There’s no reason not to think, however, that mandatory reporting laws for sexual abuse, like those in Australia, Louisiana and elsewhere will not continue to be used to try to undermine the seal of Confession. Because of the priests’ inviolable adherence to the seal, such attacks would be at first purely symbolic: a way for a state to assert that the laws of God and the Church must be subject to the laws of the land. They could also prove, however, to be a means to try to damage the Church, by prosecuting faithful priests for protecting whatever any penitent tells him, and by giving the faithful a reason not to frequent the Sacrament, under the hysteria that priests might somehow share what they say with third parties.

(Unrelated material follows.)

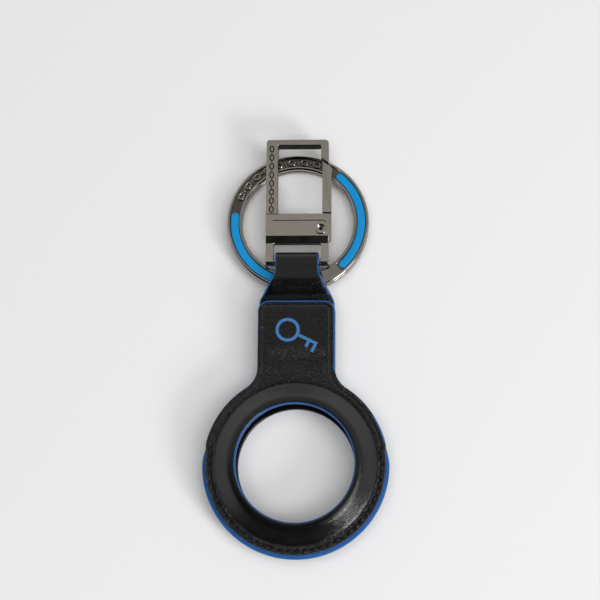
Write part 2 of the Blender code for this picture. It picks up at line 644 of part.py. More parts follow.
def gate_pin(material, parent, pivot):
    """The rivet that the gate turns on, with a low dished head on the hook's face."""
    face = BAR_Z + HOOK_THICKNESS / 2 + SEAT_GAP
    low = BAR_Z - HOOK_THICKNESS / 2
    top = face + PIN_HEAD_HEIGHT
    rings = [(PIN_RADIUS, low), (PIN_RADIUS, face), (PIN_HEAD_RADIUS, face)]
    rings += [(PIN_HEAD_RADIUS, top - PIN_HEAD_SLOPE), (PIN_HEAD_RADIUS - PIN_HEAD_SLOPE, top)]
    rings += [(PIN_DISH_RADIUS, top), (PIN_DISH_RADIUS - PIN_DISH_DEPTH, top - PIN_DISH_DEPTH)]
    sections = []
    for radius, z in rings:
        circle = arc(PIN_X, PIN_Y, radius, 0, 360, ROUND_SIDES)[:-1]
        sections.append([Vector((x, y, z)) for x, y in circle])
    return make_object("gate_pin", loft(sections), material, parent, pivot)


def gate_spring(material, parent, pivot):
    """The small coil spring in the block that pushes the gate shut."""
    start = SLOT_LEFT - SPRING_POCKET_DEPTH + SPRING_WIRE_RADIUS + SEAT_GAP
    end = GATE_LEFT - SPRING_WIRE_RADIUS - SEAT_GAP
    coil = SPRING_RADIUS - SPRING_WIRE_RADIUS
    count = SPRING_TURNS * POINTS_PER_COIL
    points = []
    for i in range(count + 1):
        a = 2 * math.pi * SPRING_TURNS * i / count
        x = start + (end - start) * i / count
        points.append(Vector((x, SPRING_Y + coil * math.cos(a), BAR_Z + coil * math.sin(a))))
    coiled = tube(points, SPRING_WIRE_RADIUS, Vector((1, 0, 0)))
    return make_object("gate_spring", coiled, material, parent, pivot)


def coil_section(depth):
    """Section of one coil, as offsets from the ring's middle line and heights, with its channel."""
    half, rise, cut = RING_BAND / 2, COIL_THICKNESS / 2, COIL_CHAMFER
    wall, floor = CHANNEL_WIDTH / 2, CHANNEL_WIDTH / 2 - CHANNEL_SLOPE
    section = [(-half + cut, -rise), (half - cut, -rise), (half, -rise + cut), (half, rise - cut)]
    section += [(half - cut, rise), (wall, rise), (floor, rise - depth)]
    section += [(-floor, rise - depth), (-wall, rise), (-half + cut, rise)]
    return section + [(-half, rise - cut), (-half, -rise + cut)]


def coil_stations():
    """Direction and channel depth along the ring, from the upper coil's end to the lower coil's."""
    start = SPLIT_DEGREES
    end = SPLIT_DEGREES + 720 - RAMP_DEGREES - 2 * SPLIT_GAP_DEGREES
    count = round(RING_STEPS_PER_TURN * (end - start) / 360)
    stations = [(start + (end - start) * i / count, None) for i in range(count + 1)]
    for first, last in (RIGHT_CHANNEL_DEGREES, TOP_CHANNEL_DEGREES, LEFT_CHANNEL_DEGREES):
        inside = (first + CHANNEL_END_DEGREES, last - CHANNEL_END_DEGREES)
        margin = 2 * CHANNEL_END_DEGREES
        stations = [s for s in stations if min(abs(s[0] - first), abs(s[0] - last)) > margin]
        stations = [(d, CHANNEL_DEPTH if inside[0] < d < inside[1] else depth) for d, depth in stations]
        stations += [(first, 0.0), (last, 0.0), (inside[0], CHANNEL_DEPTH), (inside[1], CHANNEL_DEPTH)]
    return sorted((degrees, depth or 0.0) for degrees, depth in stations)


def coil_height(degrees):
    """Height of the coil's middle: the upper level, a ramp down behind the split, then the lower."""
    level = (COIL_THICKNESS + COIL_GAP) / 2
    ramp_end = SPLIT_DEGREES + 360 - SPLIT_GAP_DEGREES
    share = min(max((degrees - (ramp_end - RAMP_DEGREES)) / RAMP_DEGREES, 0.0), 1.0)
    return level * (1 - 2 * share * share * (3 - 2 * share))


def key_ring(material, parent):
    """The split ring, one flat bar wound twice, in its own frame with its axis along Z."""
    sections = []
    for degrees, depth in coil_stations():
        a = math.radians(degrees)
        height = coil_height(degrees)
        section = coil_section(depth)
        sections.append([
            Vector(((RING_RADIUS + r) * math.cos(a), (RING_RADIUS + r) * math.sin(a), height + z))
            for r, z in section
        ])
    return make_object("key_ring", loft(sections), material, parent)


def ring_inlay(name, channel, material, parent):
    """A strip of coloured enamel in the channel, with round ends."""
    low = COIL_GAP / 2 + COIL_THICKNESS - CHANNEL_DEPTH + SEAT_GAP
    high = low + INLAY_THICKNESS
    first, last = channel[0] + INLAY_INSET_DEGREES, channel[1] - INLAY_INSET_DEGREES
    half = INLAY_WIDTH / 2
    cap = math.degrees(half / RING_RADIUS)
    quarter_turns = [share * math.pi / 2 for share in CAP_SHARES]
    lead = [(first + cap * (1 - math.cos(t)), half * math.sin(t)) for t in quarter_turns]
    body = [(d, half) for d in [first + cap] + arc_degrees(first + cap, last - cap) + [last - cap]]
    trail = [(first + last - degrees, width) for degrees, width in reversed(lead)]
    sections = []
    for degrees, width in lead + body + trail:
        a = math.radians(degrees)
        corners = ((-width, low), (width, low), (width, high), (-width, high))
        sections.append([
            Vector(((RING_RADIUS + r) * math.cos(a), (RING_RADIUS + r) * math.sin(a), z)) for r, z in corners
        ])
    return make_object(name, loft(sections), material, parent)


def make_empty(name, location, parent=None, tilt=0.0):
    empty = bpy.data.objects.new(name, None)
    bpy.context.collection.objects.link(empty)
    empty.parent = parent
    empty.location = location
    empty.rotation_euler = (tilt, 0.0, 0.0)
    return empty


def leather_goods(pocket):
    """All the leather with its thread, its welt and its magnets."""
    leather = make_material("black leather", (0.02, 0.02, 0.022), 0.45, 0.0)
    thread = make_material("black thread", (0.015, 0.015, 0.016), 0.8, 0.0)
    welt = make_material("blue leather", (0.04, 0.13, 0.36), 0.5, 0.0)
    steel = make_material("nickel plated magnet", (0.6, 0.6, 0.62), 0.3, 1.0)
    flap_pivot = (0.0, BEND_HEIGHT, MID_Z + CROWN)
    back_panel(leather, pocket)
    front_panel(leather, pocket)
    front_flap(leather, pocket, flap_pivot)
    rim_welt(welt, pocket)
    ring_stitching("front_stitching", 1, thread, pocket)
    ring_stitching("back_stitching", -1, thread, pocket)
    strap_tail(leather, pocket)
    tail_stitching("tail_stitching", TAIL_UPPER, 1, thread, pocket)
    tail_stitching("neck_stitching", MID_Z - FACE_OUT, -1, thread, pocket)
    magnets(steel, pocket, flap_pivot)
    strap_loop(leather, pocket, (0.0, FLEX_Y, FLEX_Z))


def snap_hook(pocket):
    """The hook on the strap, with its gate, pin and spring."""
    gunmetal = make_material("dark nickel plate", (0.26, 0.25, 0.24), 0.22, 1.0)
    steel = make_material("spring steel", (0.5, 0.5, 0.5), 0.3, 1.0)
    bar = (0.0, BAR_Y, BAR_Z)
    pin = (PIN_X, PIN_Y, BAR_Z)
    hook_frame(gunmetal, pocket, bar)
    hook_gate(gunmetal, pocket, pin)
    gate_pin(gunmetal, pocket, pin)
    gate_spring(steel, pocket, bar)


def ring_with_inlays(pocket):
    """The key ring and its two inlays, on an empty at the ring's centre."""
    gunmetal = make_material("dark nickel ring", (0.28, 0.27, 0.26), 0.18, 1.0)
    enamel = make_material("blue enamel", (0.02, 0.25, 0.52), 0.3, 0.0)
    centre = make_empty("ring_centre", (0.0, RING_Y, RING_Z), pocket, -RING_TILT)
    key_ring(gunmetal, centre)
    ring_inlay("ring_inlay_right", RIGHT_CHANNEL_DEGREES, enamel, centre)
    ring_inlay("ring_inlay_left", LEFT_CHANNEL_DEGREES, enamel, centre)


def main():
    clear_scene()
    pocket = make_empty("pocket_centre", (0.0, DISC_Y, 0.0))
    leather_goods(pocket)
    snap_hook(pocket)
    ring_with_inlays(pocket)
    joints = {
        "flap_open": (0.0, DISC_Y + BEND_HEIGHT, MID_Z + CROWN),
        "strap_flex": (0.0, DISC_Y + FLEX_Y, FLEX_Z),
        "hook_swing": (0.0, DISC_Y + BAR_Y, BAR_Z),
        "gate_open": (PIN_X, DISC_Y + PIN_Y, BAR_Z),
        "ring_turn": (0.0, DISC_Y + RING_Y, RING_Z),
    }
    for name, point in joints.items():
        print(name, [round(value, 6) for value in point])
    print("ring axis", [0.0, round(math.sin(RING_TILT), 5), round(math.cos(RING_TILT), 5)])


main()
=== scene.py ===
# %% [markdown]
# # A leather key holder, piece by piece
# The holder lies on its back: a ring-shaped leather pocket for a coin-size tracker tag, a flap, a folded
# strap, a gated snap hook and a split ring. The CAD frame gives every place and every joint. This lesson
# puts the finished surfaces on it: fine meshes over the plain solids, and materials made from nodes.

# %% Load the frame
import math

import bmesh
import bpy
from mathutils import Matrix, Vector, noise


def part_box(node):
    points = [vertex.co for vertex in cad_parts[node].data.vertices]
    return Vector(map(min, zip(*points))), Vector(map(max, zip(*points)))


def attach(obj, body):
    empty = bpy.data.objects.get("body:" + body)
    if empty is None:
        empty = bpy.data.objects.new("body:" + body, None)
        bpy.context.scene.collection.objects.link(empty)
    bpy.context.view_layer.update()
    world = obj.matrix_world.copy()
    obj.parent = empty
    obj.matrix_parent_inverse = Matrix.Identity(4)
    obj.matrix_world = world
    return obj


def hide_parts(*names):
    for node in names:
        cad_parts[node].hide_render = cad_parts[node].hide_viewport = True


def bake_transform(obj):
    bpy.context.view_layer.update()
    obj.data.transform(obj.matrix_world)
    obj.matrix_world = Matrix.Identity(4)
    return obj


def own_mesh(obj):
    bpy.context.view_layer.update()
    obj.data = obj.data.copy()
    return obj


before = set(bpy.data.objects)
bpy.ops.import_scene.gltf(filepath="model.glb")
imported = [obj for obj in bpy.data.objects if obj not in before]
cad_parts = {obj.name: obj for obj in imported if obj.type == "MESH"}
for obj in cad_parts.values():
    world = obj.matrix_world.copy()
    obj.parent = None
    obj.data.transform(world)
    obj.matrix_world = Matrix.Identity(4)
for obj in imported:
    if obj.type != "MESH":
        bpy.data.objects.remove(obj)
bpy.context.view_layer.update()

MM = 0.001

# %% [markdown]
# Lengths in this file are millimetres, because leather workers and hook makers think in them. The middle
# of the round pocket is the zero of the drawing, and one function carries a point of the drawing to its
# place in the scene. Its distance comes from the box of the welt, whose outer radius is 20.95 mm.

# %% The drawing's zero
WELT_RADIUS = 20.95
POCKET_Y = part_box("rim_welt")[0][1] / MM + WELT_RADIUS


def place(x, y, z):
    """A point of the drawing, in mm from the pocket's middle, as a point of the scene in metres."""
    return Vector((x, y + POCKET_Y, z)) * MM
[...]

These laws, which would not have been imagined in previous generations in free societies, are being proposed and implemented now not merely as ill-thought reactions to the sexual abuse crisis but because many in our increasingly secularized society, including many Catholics, no longer have an appreciation for sacred communication in general and for the Sacrament of Penance in particular.

One of the goods that we can pray God will bring out of the assault on the seal of the Sacrament is that people will grow in greater awareness and admiration of what every priest will die for. We can also pray that Catholics will ask themselves: If a priest loves them enough to go to jail and die for them to protect what they confess to God, might they take the Sacrament more seriously and receive it more frequently?